Small Earthquake Hits Just North of New York City
A minor earthquake rumbled through parts of Westchester County in New York early on Friday, with tremors reportedly felt in New York City and towns in northern New Jersey. There were no immediate reports of damage or injuries.
The earthquake, which had a preliminary magnitude of 2.2, occurred around 1:50 a.m. about a mile south of Hastings-on-Hudson, a village of about 8,000 people, the U.S. Geological Survey reported. Hastings-on-Hudson is about 20 miles north of New York City.
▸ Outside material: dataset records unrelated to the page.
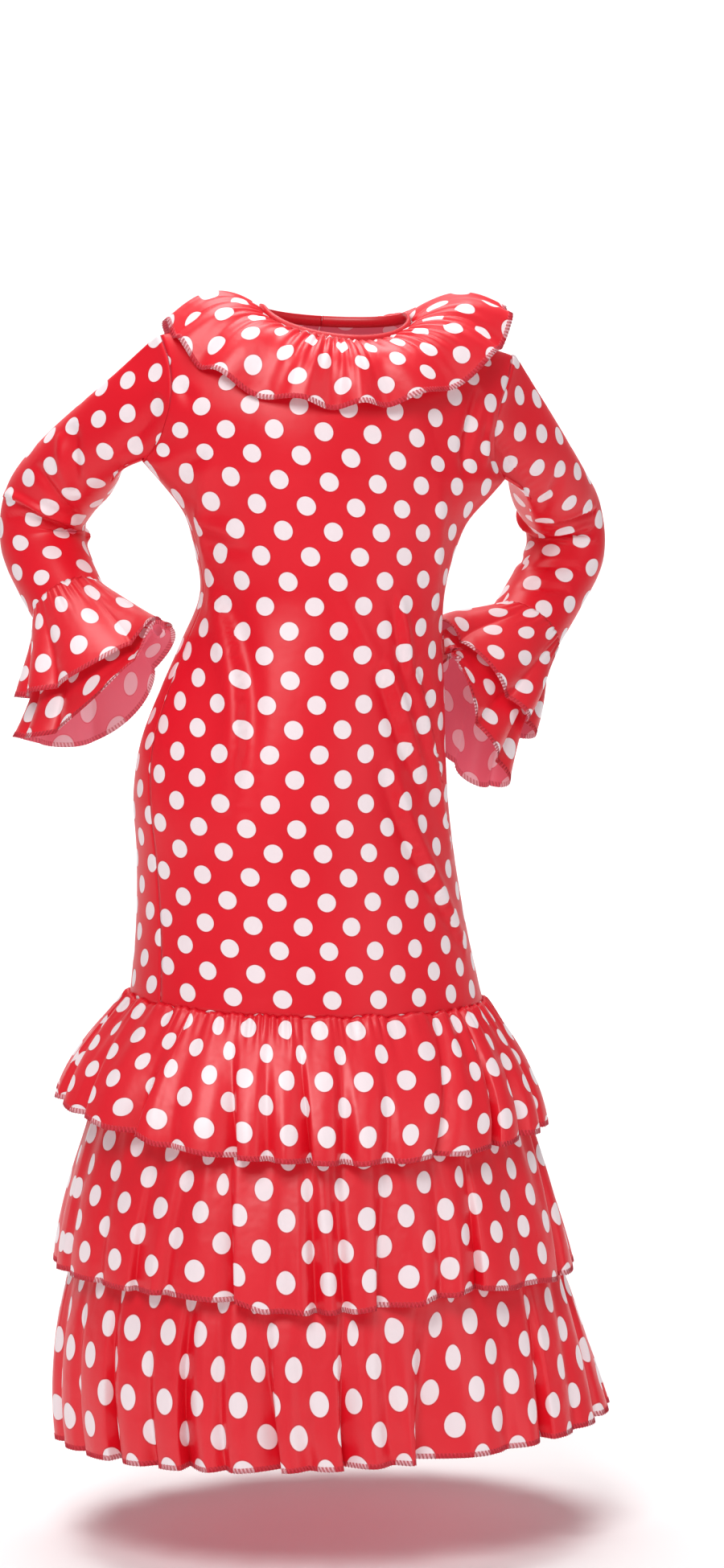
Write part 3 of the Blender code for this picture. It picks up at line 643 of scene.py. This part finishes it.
def panelPlaces(grid, closed, anchorColumn, anchorRow):
    # Where each point of a panel lies on the flat cloth: across from one column and up from one row.
    full = closedUp(grid, closed)
    across = arcLengths(full, 1)
    up = arcLengths(full, 0)
    up = up - up[[anchorRow]]
    up[:anchorRow] = up[:anchorRow, [anchorColumn]]
    return joined(across - across[:, [anchorColumn]], up)


flatteningSteps = 12


def gridArea(grid):
    corner = grid[:-1, :-1]
    return np.linalg.norm(np.cross(grid[1:, :-1] - corner, grid[:-1, 1:] - corner), axis=-1).sum()


def sleevePlaces(grid):
    # The sleeve cut open along the underside of the arm and laid flat with the least stretch.
    full = closedUp(grid, True)
    rows, columns = full.shape[:2]
    faces = gridFaces(rows, columns, False)
    sheet = newObject("flat sleeve", full, faces)
    mesh = sheet.data
    mesh.uv_layers.new(name="flat")
    bpy.context.view_layer.objects.active = sheet
    bpy.ops.object.mode_set(mode="EDIT")
    bpy.ops.mesh.select_all(action="SELECT")
    bpy.ops.uv.unwrap(method="MINIMUM_STRETCH", fill_holes=False, iterations=flatteningSteps)
    bpy.ops.object.mode_set(mode="OBJECT")
    loops = np.empty(len(mesh.loops) * 2)
    mesh.uv_layers[0].data.foreach_get("uv", loops)
    places = np.empty((rows * columns, 2))
    places[faces.reshape(-1)] = loops.reshape(-1, 2)
    places = places.reshape(rows, columns, 2)
    bpy.data.objects.remove(sheet)
    # True size, with the outer side of the forearm upright and the elbow at the origin.
    middle = ringSides // 2
    elbow = int(np.abs(grid[:, middle, 0]).argmax())
    scale = math.sqrt(gridArea(full) / gridArea(joined(*np.moveaxis(places, -1, 0), 0)))
    places = (places - places[elbow, middle]) * scale
    way = places[-1, middle]
    lean = math.degrees(math.atan2(way[0], -way[1]))
    return joined(*turned(*np.moveaxis(places, -1, 0), -lean))


def finer(values, times):
    # More rows between the rows there are.
    rows = np.arange((len(values) - 1) * times + 1) / times
    low = np.minimum(rows.astype(int), len(values) - 2)
    return between(values[low], values[low + 1], (rows - low)[:, None, None])


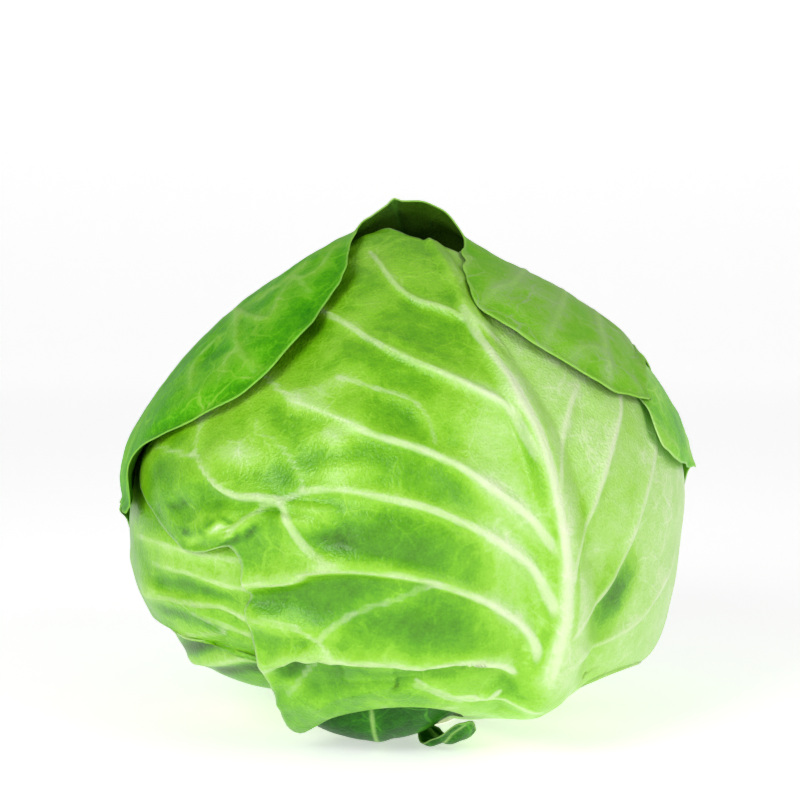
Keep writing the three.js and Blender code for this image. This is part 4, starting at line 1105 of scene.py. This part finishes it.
class CABBAGE_OT_side_leaf(bpy.types.Operator):
    """Build the thin leaf whose bright margin shows beside the hood"""
    bl_idname = "cabbage.side_leaf"
    bl_label = "Side leaf"

    def execute(self, context):
        blade = Blade("side_leaf", 150, 130)
        blade.add_row_veins(0.8, 0.4)
        blade.add_rib()
        blade.add_puckers(0.6, 0.15)
        blade.ruffle(1.6, 1.6, 10, 12)
        look = dict(WAXY, by_rib=0.3, cloud=0.2, net=0.25, gloss=0.2, wax=0.04, rough=0.42)
        greens = palette("#55b40a", "#7ed01c", "#a4de54", "#bce488")
        material = leaf_material("Thin leaf margin", look, [*greens, settings().vein_colour])
        leaf_piece(blade, look, material, "side_leaf")
        return {"FINISHED"}


class CABBAGE_OT_foot_leaves(bpy.types.Operator):
    """Build the leaf cupped at the foot and the torn stub beside it, their deep greens partly painted shade
    under the head
    """
    bl_idname = "cabbage.foot_leaves"
    bl_label = "Foot leaves"

    def execute(self, context):
        # deep greens and a base below zero: partly the leaves' own dark green, partly painted shade under
        # the overhanging head
        look = dict(WAXY, by_rib=0.1, halo=0.1, stalk=0.0, base=-0.05, rough=0.42, rim=0.6, net=0.25,
                    gloss=0.2, wax=0.05)
        material = leaf_material("Dark green foot leaf in painted shade", look,
                                 palette("#175504", "#2f7a08", "#58a81a", "#86c44a", "#a8d472"))
        for name, columns, rows in (("base_leaf", 120, 110), ("torn_leaf", 70, 70)):
            blade = Blade(name, columns, rows)
            blade.add_rib(0.06)
            blade.add_puckers(0.5, 0.15)
            blade.ruffle(0.7, 0.8, 7, 6)
            leaf_piece(blade, look, material, name)
        return {"FINISHED"}


class CABBAGE_OT_heart(bpy.types.Operator):
    """Build the heart of tightly folded leaves inside the wrapper leaves"""
    bl_idname = "cabbage.heart"
    bl_label = "Heart"

    def execute(self, context):
        bm = bmesh.new()
        bmesh.ops.create_icosphere(bm, subdivisions=6, radius=1.0)
        way = unit(np.array([v.co[:] for v in bm.verts]))
        turn = np.arctan2(way[:, 1], way[:, 0])
        fold = 0.5 * np.cos(5 * turn + 4 * way[:, 2]) * (1 - way[:, 2] ** 2)
        reach = head_radius(way) - HEART_DEPTH + fold + 0.3 * noise(way * 80, 14) - 0.3
        for vertex, place in zip(bm.verts, way * reach[:, None] + HEAD_MIDDLE):
            vertex.co = place * MM
        s = settings()
        greens = palette("#a5d469", "#b4dc7c", "#c0e38c")
        material = leaf_material("Packed heart leaf", dict(WAXY, line=0.0, rim=0.0),
                                 [*greens, s.leaf_pale, s.vein_colour])
        make_piece("heart_fine", meshed(bm, "heart"), "heart", "heart", material)
        return {"FINISHED"}


class CABBAGE_OT_stem(bpy.types.Operator):
    """Build the cut stump of the stem"""
    bl_idname = "cabbage.stem"
    bl_label = "Stem"

    def execute(self, context):
        skin = [(1.2, 0), (0.3, 0.5), (0, 1.5), (0.4, 4), (0.7, 8), (0.9, 13), (0.9, STEM_TOP - 1),
                (2.5, STEM_TOP)]
        profile = [(0, 0), *((STEM_RADIUS - inset, z) for inset, z in skin), (0, STEM_TOP)]
        bm = bmesh.new()
        line = [bm.verts.new((x * MM, 0, z * MM)) for x, z in profile]
        edges = [bm.edges.new(pair) for pair in zip(line, line[1:])]
        bmesh.ops.spin(bm, geom=line + edges, cent=(0, 0, 0), axis=(0, 0, 1), dvec=(0, 0, 0),
                       angle=radians(360), steps=96, use_merge=True)
        bmesh.ops.remove_doubles(bm, verts=bm.verts[:], dist=1e-6)
        for vertex in bm.verts:
            out = np.hypot(vertex.co.x, vertex.co.y)
            if out > 15 * MM and MM < vertex.co.z < 17 * MM:  # the skin, clear of both cut faces
                lump = 1 - 0.018 * (1 + noise(np.array(vertex.co) * [METRE, METRE, 300], 5))
                vertex.co.x *= lump
                vertex.co.y *= lump
        bmesh.ops.recalc_face_normals(bm, faces=bm.faces[:])
        make_piece("stem_fine", meshed(bm, "stem", flat_caps=True), "stem", "stem", stem_material())
        return {"FINISHED"}


def stem_material():
    """Freshly cut stem: wet white pith ringed by fibres, with a greener skin."""
    m = new_material("Cut stem pith")
    place = add_node(m, "ShaderNodeTexCoord").outputs["Object"]
    fibre = add_node(m, "ShaderNodeMapping", {"Vector": place, "Scale": (1.0, 1.0, 0.12)}).outputs[0]
    streak, stain = (add_node(m, "ShaderNodeTexNoise", {
        "Vector": vector, "Scale": METRE / size, "Detail": 3.0}).outputs["Fac"]
        for vector, size in ((fibre, 2.5), (place, 12.0)))
    amount = add_node(m, "ShaderNodeMath", {0: streak, 1: stain}, operation="ADD").outputs[0]
    share = add_node(m, "ShaderNodeMapRange", {0: amount, 1: 0.75, 2: 1.25}).outputs[0]
    colour = add_node(m, "ShaderNodeMix", {0: share, 6: [*linear("#c3cf94"), 1.0],
                                           7: [*linear("#e9edcf"), 1.0]}, data_type="RGBA").outputs[2]
    bump = add_node(m, "ShaderNodeBump", {"Strength": 0.5, "Distance": 0.0006, "Height": streak})
    shader = add_node(m, "ShaderNodeBsdfPrincipled", {
        "Base Color": colour, "Roughness": 0.6, "Normal": bump.outputs[0], "IOR": 1.4,
        "Subsurface Weight": 0.2, "Subsurface Radius": (1.0, 0.9, 0.5), "Subsurface Scale": 0.003})
    add_node(m, "ShaderNodeOutputMaterial", {"Surface": shader.outputs[0]})
    return m


class CABBAGE_OT_stage(bpy.types.Operator):
    """Build the pale floor, the studio lights and the camera"""
    bl_idname = "cabbage.stage"
    bl_label = "Stage"

    def execute(self, context):
        # lengths of the stage are in metres
        scene = context.scene
        half_width, half_length = 4.0, 3.0
        level, bend, radius = 1.6, 1.2, 0.76   # run of the level floor and of its bend upwards
        bm = bmesh.new()
        bmesh.ops.create_grid(bm, x_segments=8, y_segments=48, size=1.0)
        for vertex in bm.verts:
            run = vertex.co.y * half_length
            past = max(run - level, 0.0)
            angle = min(past, bend) / bend * np.pi / 2
            vertex.co = (vertex.co.x * half_width, min(run, level) + np.sin(angle) * radius,
                         (1 - np.cos(angle)) * radius + max(past - bend, 0.0))
        mesh = meshed(bm, "floor")
        floor = bpy.data.objects.new("floor", mesh)
        scene.collection.objects.link(floor)
        paper = new_material("White paper sweep")
        shader = add_node(paper, "ShaderNodeBsdfPrincipled", {
            "Base Color": [*linear("#fafafa"), 1.0], "Roughness": 0.9, "Specular IOR Level": 0.1,
            "Emission Color": [1.0, 1.0, 1.0, 1.0], "Emission Strength": 0.5})
        add_node(paper, "ShaderNodeOutputMaterial", {"Surface": shader.outputs[0]})
        mesh.materials.append(paper)

        world = bpy.data.worlds.new("studio")
        world.use_nodes = True
        sky = world.node_tree.nodes["Background"].inputs
        sky["Color"].default_value = (1, 1, 1, 1)
        sky["Strength"].default_value = 0.32
        scene.world = world
        for name, place, size, power in (("key", (-0.6, -0.92, 0.6), 0.5, 6.6),
                                         ("fill", (0.85, -0.75, 0.6), 0.7, 4.7)):
            light = bpy.data.lights.new(name, "AREA")
            light.size, light.energy = size, power
            lamp = bpy.data.objects.new(name, light)
            lamp.location = place
            aim = Vector((0, 0, 0.09)) - Vector(place)
            lamp.rotation_euler = aim.to_track_quat("-Z", "Y").to_euler()
            scene.collection.objects.link(lamp)

        lens = bpy.data.cameras.new("camera")
        lens.lens, lens.sensor_width = 100.0, 36.0
        camera = bpy.data.objects.new("camera", lens)
        height, distance = radians(5.0), 0.78
        camera.location = (-0.0007, -distance * np.cos(height), 0.1124 + distance * np.sin(height))
        camera.rotation_euler = (radians(90) - height, 0, 0)
        scene.collection.objects.link(camera)
        scene.camera = camera
        scene.view_settings.view_transform = "Standard"
        return {"FINISHED"}


class CABBAGE_PT_panel(bpy.types.Panel):
    """Lists the pieces of the cabbage and their settings"""
    bl_idname = "CABBAGE_PT_panel"
    bl_label = "Cabbage head"
    bl_space_type = "VIEW_3D"
    bl_region_type = "UI"
    bl_category = "Cabbage"

    def draw(self, context):
        for made in PIECES:
            self.layout.operator(made.bl_idname)
        for name in CabbageSettings.__annotations__:
            self.layout.prop(context.scene.cabbage, name)


PIECES = (CABBAGE_OT_front_leaf, CABBAGE_OT_hood_leaf, CABBAGE_OT_side_leaf, CABBAGE_OT_inner_leaves,
          CABBAGE_OT_foot_leaves, CABBAGE_OT_heart, CABBAGE_OT_stem, CABBAGE_OT_stage)


def register():
    for made in (CabbageSettings, *PIECES, CABBAGE_PT_panel):
        bpy.utils.register_class(made)
    bpy.types.Scene.cabbage = bpy.props.PointerProperty(type=CabbageSettings)


def unregister():
    del bpy.types.Scene.cabbage
    for made in (CABBAGE_PT_panel, *reversed(PIECES), CabbageSettings):
        bpy.utils.unregister_class(made)


def main():
    register()
    bpy.ops.cabbage.front_leaf()
    bpy.ops.cabbage.hood_leaf()
    bpy.ops.cabbage.side_leaf()
    bpy.ops.cabbage.inner_leaves()
    bpy.ops.cabbage.foot_leaves()
    bpy.ops.cabbage.heart()
    bpy.ops.cabbage.stem()
    bpy.ops.cabbage.stage()


if __name__ == "__main__":
    main()
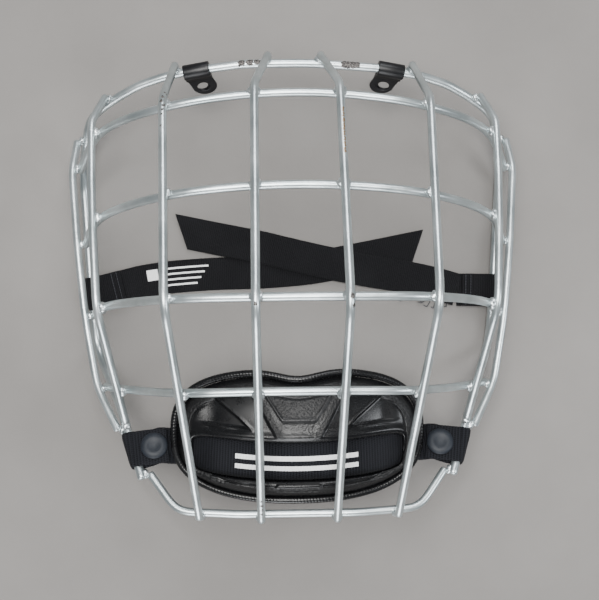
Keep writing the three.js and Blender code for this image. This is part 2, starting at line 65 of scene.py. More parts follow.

The U.S.G.S. received more than 200 notifications from people, mostly within 15 miles of the epicenter, who reported that they had felt the earthquake in Hastings-on-Hudson and in surrounding towns, from Closter, N.J., which lies across the Hudson River, and south to Bronxville and Yonkers. A few people reported feeling the earthquake in parts of New York City, including in the Bronx and in Inwood and the East Village in Manhattan.
Small earthquakes are not uncommon in the area, and those measuring less than magnitude 2.5 are rarely felt. A man who picked up the phone at a diner in Hastings-on-Hudson said he had slept through it.
“I wouldn’t say it would be damaging at all but they do get felt in the Northeast,” Randy Baldwin, a U.S.G.S. seismologist, said. “Of course in a big metropolitan area you have people awake at 2 in the morning.”
In February, a magnitude 3.8 earthquake struck near West Seneca, N.Y., a suburb southeast of Buffalo. On April 23, a magnitude 3.6 quake rattled residents in Adams Center, a small town more than 200 miles north of New York City. That earthquake was followed by about 10 aftershocks.
“These are just random little quakes. They happen,” Mr. Baldwin said. “They are just scattered all over so you don’t have real defined fault zones, like you might have in California that have been active.”